Similarly, in my opinion, the learned Majority errs in concluding that it is possible to comply with the federal duty of sameness and various assumed (but vaguely defined) state-based duties to warn. The Majority finds merit in Appellee’s asserted “viable method of compliance with a state law duty that does not conflict with federal law,” (Majority, at 94), but in my reading never spells out what that assumed viable method is. Instead, the Majority cites Appellee’s allegations at length, and then concludes generically that his position has merit. (See id.). I do not.

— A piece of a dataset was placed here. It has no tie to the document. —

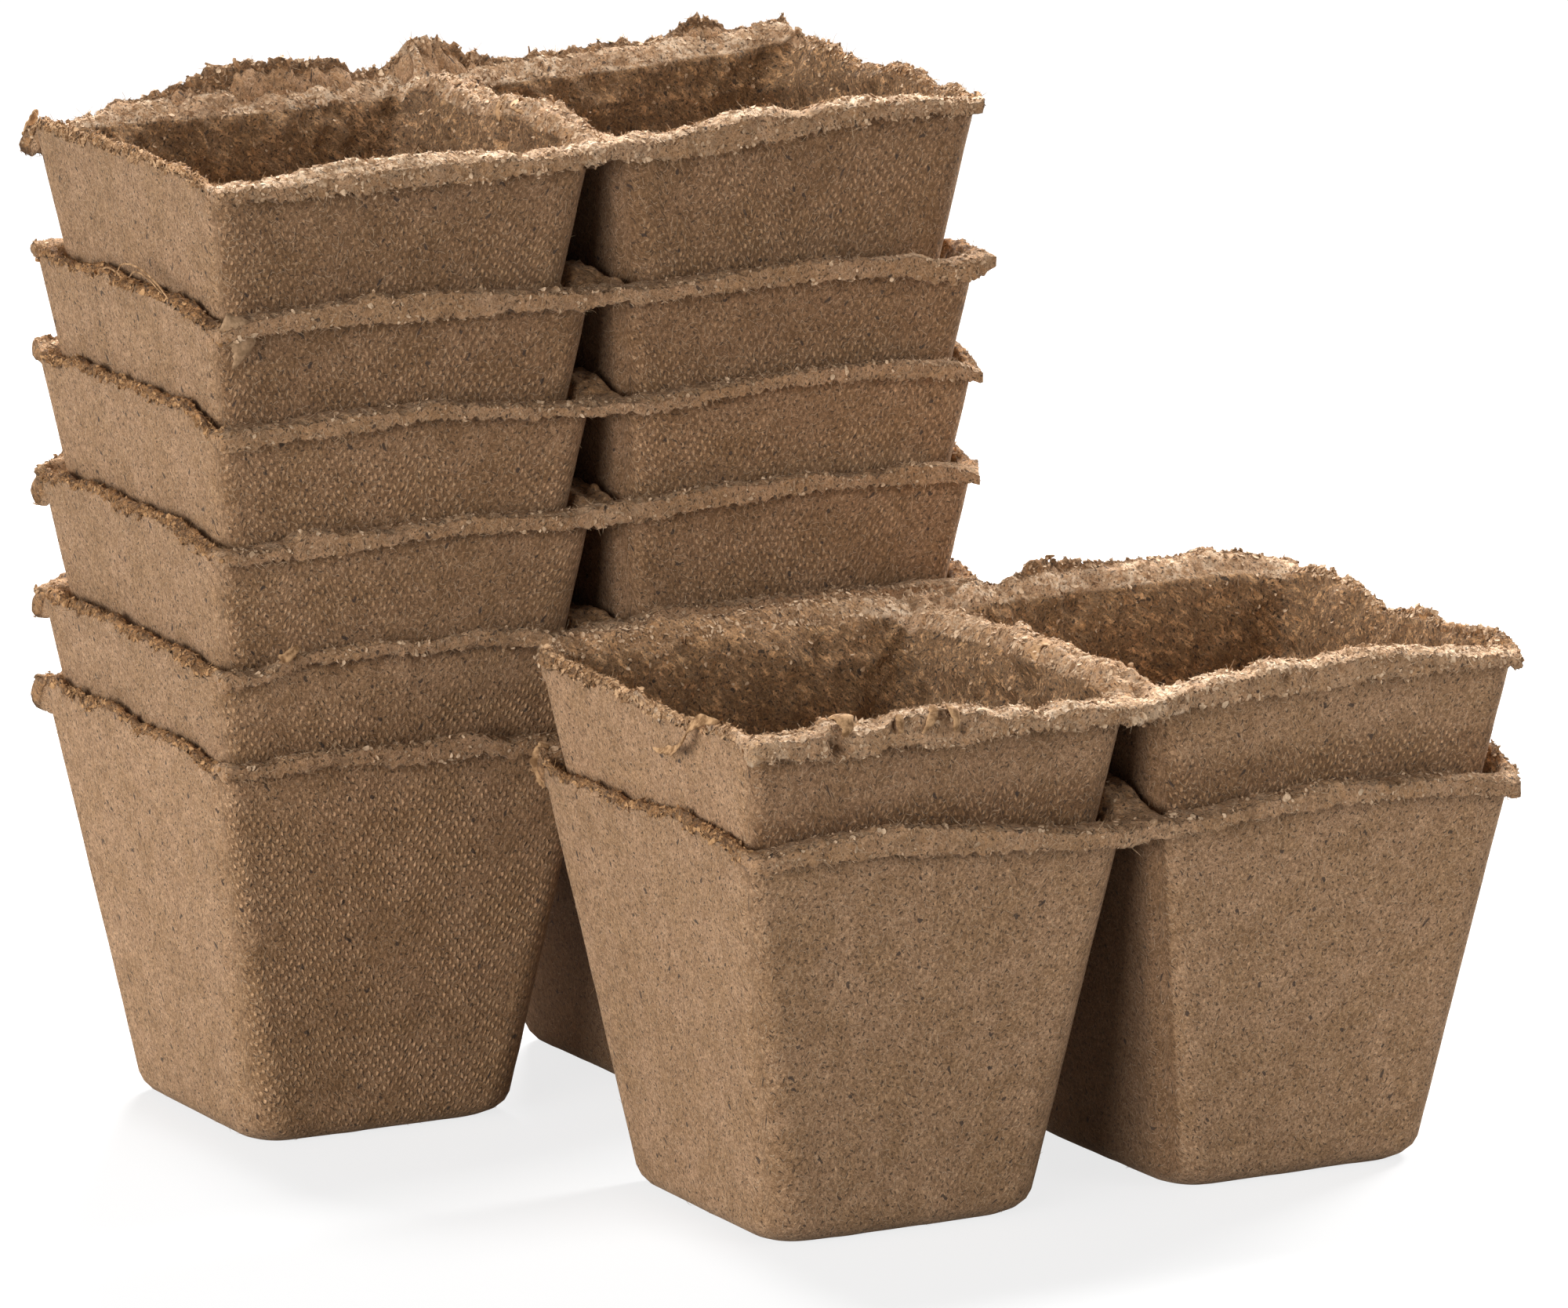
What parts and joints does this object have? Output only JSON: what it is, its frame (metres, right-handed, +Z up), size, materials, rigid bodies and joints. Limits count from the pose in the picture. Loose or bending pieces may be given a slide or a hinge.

“[P]re-emption analysis should not involve speculation about ways in which federal agency and third-party actions could potentially reconcile federal duties with conflicting state duties. When the ‘ordinary meaning’ of federal law blocks a private party from independently accomplishing what state law requires, that party has established pre-emption.” Mensing, supra at 2580 (internal quotation marks in original).

“It is fundamental that by virtue of the Supremacy Clause, the State courts are bound by the decisions of the Supreme *97Court with respect to the federal Constitution and bound by the decisions of the Supreme Court with respect to the federal Constitution and federal law, and must adhere to extant Supreme Court jurisprudence.” U.S. Const, art. VI, cl.2; Chesapeake & O. Ry. Co. v. Martin, 283 U.S. 209, 221, 51 S.Ct. 453, 75 L.Ed. 983 (1931). (“The determination by this [Cjourt of [a federal] question is binding upon the state courts, and must be followed, any state law, decision, or rule to the contrary notwithstanding.”); Commonwealth v. Ware, 446 Pa. 52, 284 A.2d 700, 702 (1971) (“[A] state court is not free to ignore the dictates of the United States Supreme Court on federal constitutional matters because of its own conclusion that those dictates are ‘ill-considered.’ ”).

Council IS, American Federation of State, County and Mun. Employees, AFL-CIO ex rel. Fillman v. Rendell, 604 Pa. 352, 986 A.2d 63, 77-78 (2009) (footnote omitted).

Accordingly, I concur in part and dissent in part.